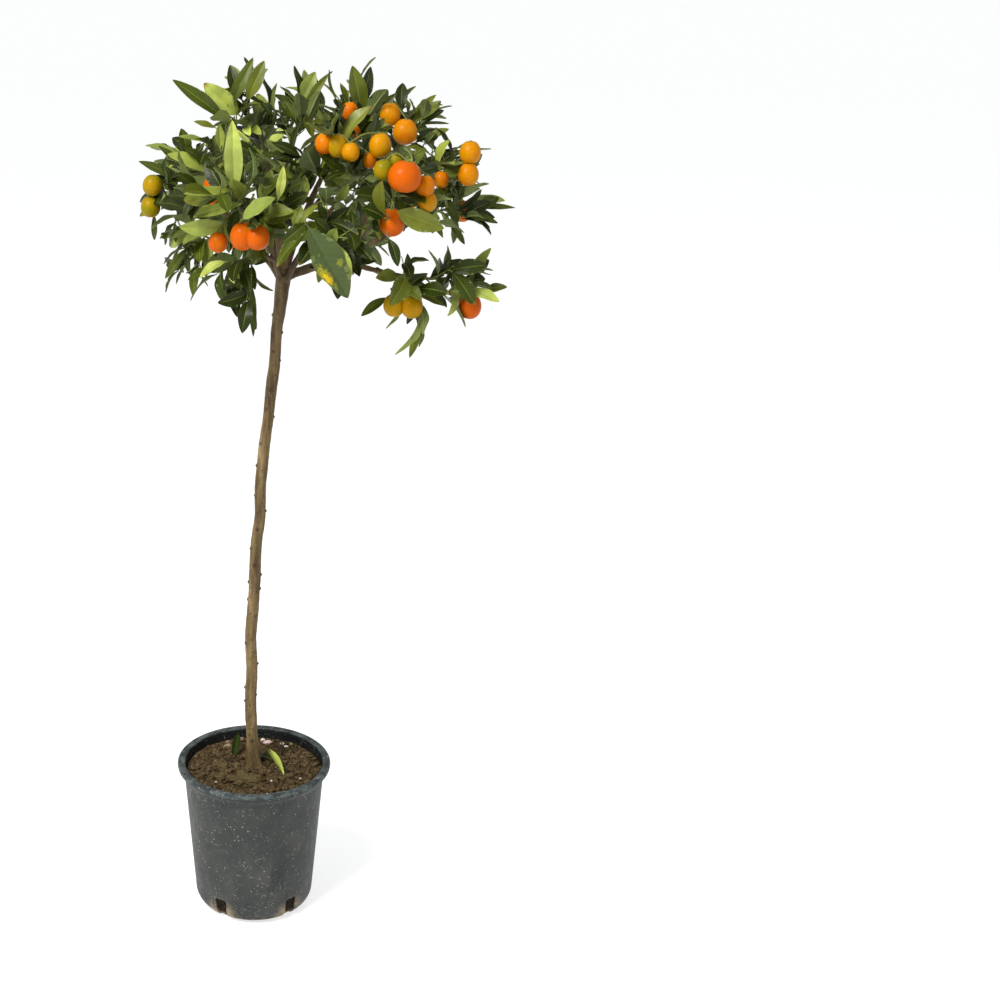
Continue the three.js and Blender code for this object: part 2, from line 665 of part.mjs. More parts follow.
// A stalk rises from the nearest twig and drops to the top of each fruit.
function growStalks(name, twigs) {
  for (const [bearer, centre, long] of FRUITS) {
    if (bearer !== name) continue;
    const top = add(centre, [0, 0, long / 2 - FRUIT.stemSink]);
    const tooLow = (twig, place, point) =>
      twig.kind === STEM && place < STALK.lowPlaces && point[2] < top[2] - STALK.drop;
    const from = nearestPlace(twigs, top, (...place) => !tooLow(...place));
    const middle = add(mean(from.point, top), [0, 0, STALK.arch * from.distance]);
    twigs.push({ kind: STALK, path: curve(from.point, middle, top, STALK.points) });
  }
}

// A spur carries each leading leaf.
function growLeading(name, twigs, leaves) {
  for (const [bearer, root, tip, width] of LEADING) {
    if (bearer !== name) continue;
    const way = unit(sub(tip, root));
    const from = nearestPlace(twigs, root, (twig) => twig.kind !== STALK || twig.leads);
    const middle = sub(root, scale(way, from.distance / 2));
    const end = add(root, scale(way, LEAF.sink));
    if (from.distance > BRANCHING.spurFrom)
      twigs.push({ kind: STALK, leads: true, path: curve(from.point, middle, end, STALK.points) });
    const long = size(sub(tip, root));
    leaves.push(leafShape(root, way, LEADING_FACE, long, width / long, LEADING_ARCH, LEADING_FOLD));
  }
}

// Side shoots leave the stem one after another, each turned on from the last.
function growShoots([name, , , reach, shoots, hang], draw, twigs) {
  const pick = ([low, high]) => low + (high - low) * draw();
  const stem = stems.get(name);
  const phase = draw() * 2 * Math.PI;
  for (let i = 0; i < shoots; i++) {
    const f = BRANCHING.from + (BRANCHING.run * (i + 0.5)) / shoots;
    const { point, way } = along(stem, f);
    const long = reach * pick(BRANCHING.reach) * (BRANCHING.taper[0] - BRANCHING.taper[1] * f);
    const lean = radians(pick(BRANCHING.lean));
    const outward = scale(unit(sub(point, HEART)), BRANCHING.outward);
    for (let attempt = 0; attempt < BRANCHING.tries; attempt++) {
      const aside = around(way, phase + i * radians(TURN) + attempt * RETRY_TURN);
      const aim = add(add(scale(way, Math.cos(lean)), scale(aside, Math.sin(lean))), outward);
      const run = unit(sub(aim, [0, 0, hang * BRANCHING.hang]));
      const reachOut = long * (1 - BRANCHING.shrink * attempt);
      const rise = BRANCHING.lift - (hang + BRANCHING.leastSag) * BRANCHING.sag;
      const tip = add(add(point, scale(run, reachOut)), [0, 0, rise * reachOut]);
      const path = curve(point, add(point, scale(run, reachOut / 2)), tip, SHOOT.points);
      if (!hasRoom(name, reach, path.slice(1), BRANCHING.clear)) continue;
      twigs.push({ kind: SHOOT, path });
      break;
    }
  }
}

// Leaves stand along a twig in a spiral, and a shoot ends in one.
function growLeaves([name, , , reach, , hang], draw, twig, twigs, leaves) {
  const pick = ([low, high]) => low + (high - low) * draw();
  const { kind, path } = twig;
  const long = pathLength(path);
  if (kind === STALK && long < STALK.leafyOver) return;
  const last = kind === STALK ? STALK.leavesTo : 1;
  const count = Math.max(1, Math.floor(((last - kind.leavesFrom) * long) / kind.spacing));
  const turn = draw() * 2 * Math.PI;
  const others = twigs.filter((other) => other !== twig);
  for (let k = 0; k <= count; k++) {
    const f = kind.leavesFrom + ((last - kind.leavesFrom) * k) / count;
    const { point, way } = along(path, Math.min(f, 1 - LEAF.sink / long));
    const atEnd = k === count && kind !== STALK;
    const length = LEAF.length * pick(LEAF.share) * (atEnd ? LEAF.endShare : 1);
    const lean = radians(atEnd ? pick(LEAF.endLean) : pick(LEAF.lean) - (LEAF.leanLoss * k) / count);
    const wide = pick(LEAF.wide);
    const roll = pick(LEAF.roll);
    const arch = pick(LEAF.arch);
    const fold = pick(LEAF.fold);
    const outward = unit(sub(point, HEART));
    for (let attempt = 0; attempt < LEAF.tries; attempt++) {
      const aside = around(way, turn + k * radians(TURN) + attempt * RETRY_TURN);
      const lined = add(scale(way, Math.cos(lean)), scale(aside, Math.sin(lean)));
      const aim = add(lined, scale(outward, LEAF.outward));
      const run = unit(sub(aim, [0, 0, hang]));
      const upper = add(sub(way, scale(aside, LEAF.faceIn)), [0, 0, LEAF.faceUp]);
      const open = add(upper, scale(outward, LEAF.faceOut));
      const face = add(open, scale(cross(run, way), roll));
      const leaf = leafShape(point, run, face, length * (1 - LEAF.shrink * attempt), wide, arch, fold);
      if (crossesAny(leaf, leaves, others) || !hasRoom(name, reach, leafProbes(leaf), 0)) continue;
      leaves.push(leaf);
      break;
    }
  }
}

function growMass(mass) {
  const [name, , , , , , seed] = mass;
  const draw = seeded(seed);
  const twigs = [{ kind: STEM, path: stems.get(name) }];
  const leaves = [];
  growStalks(name, twigs);
  growLeading(name, twigs, leaves);
  growShoots(mass, draw, twigs);
  for (const twig of twigs) growLeaves(mass, draw, twig, twigs, leaves);
  return { twigs, leaves };
}

// ---------------------------------------------------------------- foliage solids

const TWIG_SIDES = 3;
const UPPER_FACES = [0, 4, 2, 2, 4, 1, 1, 4, 3, 3, 4, 0];
const UNDER_FACES = [2, 5, 0, 1, 5, 2, 3, 5, 1, 0, 5, 3];

// A leaf is a thin wedge, folded along its midrib, with its root inside its twig.
function leafSolid({ root, tip, ridge, left, right, up, long }) {
  const under = sub(ridge, scale(up, long * LEAF.thick));
  return solidFrom([root, tip, left, right, ridge, under].flat(), [...UPPER_FACES, ...UNDER_FACES]);
}

function fruitSolid([, centre, long]) {
  const ball = upright(new THREE.SphereGeometry(long / 2, FRUIT.sides, FRUIT.rings));
  ball.scale(FRUIT.girth, FRUIT.girth, 1);
  return solidOf(ball.translate(...centre));
}

function massSolid(mass) {
  const { twigs, leaves } = growMass(mass);
  const fruits = FRUITS.filter(([bearer]) => bearer === mass[0]);
  const boughWay = endWay(limbs.get(mass[1]).path);
  const twigSolids = twigs.map(({ kind, path }) =>
    limbSolid(path, tapered(kind.radius, path.length), TWIG_SIDES, kind === STEM ? boughWay : undefined),
  );
  return mainBody(union([...twigSolids, ...leaves.map(leafSolid), ...fruits.map(fruitSolid)]));
}

// ---------------------------------------------------------------- the tree

const tree = new THREE.Group();
tree.add(meshOf(potSolid(), "pot", COLOURS.pot));
tree.add(meshOf(soilSolid(), "soil", COLOURS.soil));
for (const [name, solid] of boughSolids()) tree.add(meshOf(solid, name, COLOURS.bark));
for (const mass of MASSES) tree.add(meshOf(massSolid(mass), mass[0], COLOURS.foliage));

export default tree;
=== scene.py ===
"""A potted kumquat tree: leaves, twigs, fruit, bark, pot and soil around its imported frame."""

import math

import bmesh
import bpy
import numpy as np
from mathutils import Matrix, Vector, noise
from mathutils.kdtree import KDTree


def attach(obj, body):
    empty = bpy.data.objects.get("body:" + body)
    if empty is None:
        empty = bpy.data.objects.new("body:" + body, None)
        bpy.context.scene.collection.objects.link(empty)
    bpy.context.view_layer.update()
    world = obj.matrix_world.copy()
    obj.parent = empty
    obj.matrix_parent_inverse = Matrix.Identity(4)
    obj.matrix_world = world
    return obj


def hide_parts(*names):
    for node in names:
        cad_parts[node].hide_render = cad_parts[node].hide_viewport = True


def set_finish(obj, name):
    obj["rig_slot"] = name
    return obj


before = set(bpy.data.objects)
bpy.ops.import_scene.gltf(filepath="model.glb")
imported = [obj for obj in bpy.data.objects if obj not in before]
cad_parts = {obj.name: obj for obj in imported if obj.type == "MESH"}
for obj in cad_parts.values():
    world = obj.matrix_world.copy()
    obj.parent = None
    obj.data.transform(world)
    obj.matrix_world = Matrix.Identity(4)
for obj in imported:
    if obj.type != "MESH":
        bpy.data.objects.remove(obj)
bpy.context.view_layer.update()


# ---------------------------------------------------------------- the plant, in millimetres

SOIL_TOP = 230.0
CLEAR = 0.3  # gap between the frame's solids
TRUNK = {"foot": (0, 5, SOIL_TOP + CLEAR), "fork": (42, 10, 1012), "bow": 16, "skew": 0.8}
TRUNK_RADIUS = {"plain": 8.4, "low": 1.0, "flare": 5.0, "flare_high": 16, "head": 2.3, "head_from": 0.9}
TRUNK_STEPS = 18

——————

#### Directions:
Extract the span of lines that starts with the line containing "const tree = new THREE.Group();" and ends with the line containing "if empty is". Keep it exact and add nothing.

#### Exercise solution:
const tree = new THREE.Group();
tree.add(meshOf(potSolid(), "pot", COLOURS.pot));
tree.add(meshOf(soilSolid(), "soil", COLOURS.soil));
for (const [name, solid] of boughSolids()) tree.add(meshOf(solid, name, COLOURS.bark));
for (const mass of MASSES) tree.add(meshOf(massSolid(mass), mass[0], COLOURS.foliage));

export default tree;
=== scene.py ===
"""A potted kumquat tree: leaves, twigs, fruit, bark, pot and soil around its imported frame."""

import math

import bmesh
import bpy
import numpy as np
from mathutils import Matrix, Vector, noise
from mathutils.kdtree import KDTree


def attach(obj, body):
    empty = bpy.data.objects.get("body:" + body)
    if empty is None:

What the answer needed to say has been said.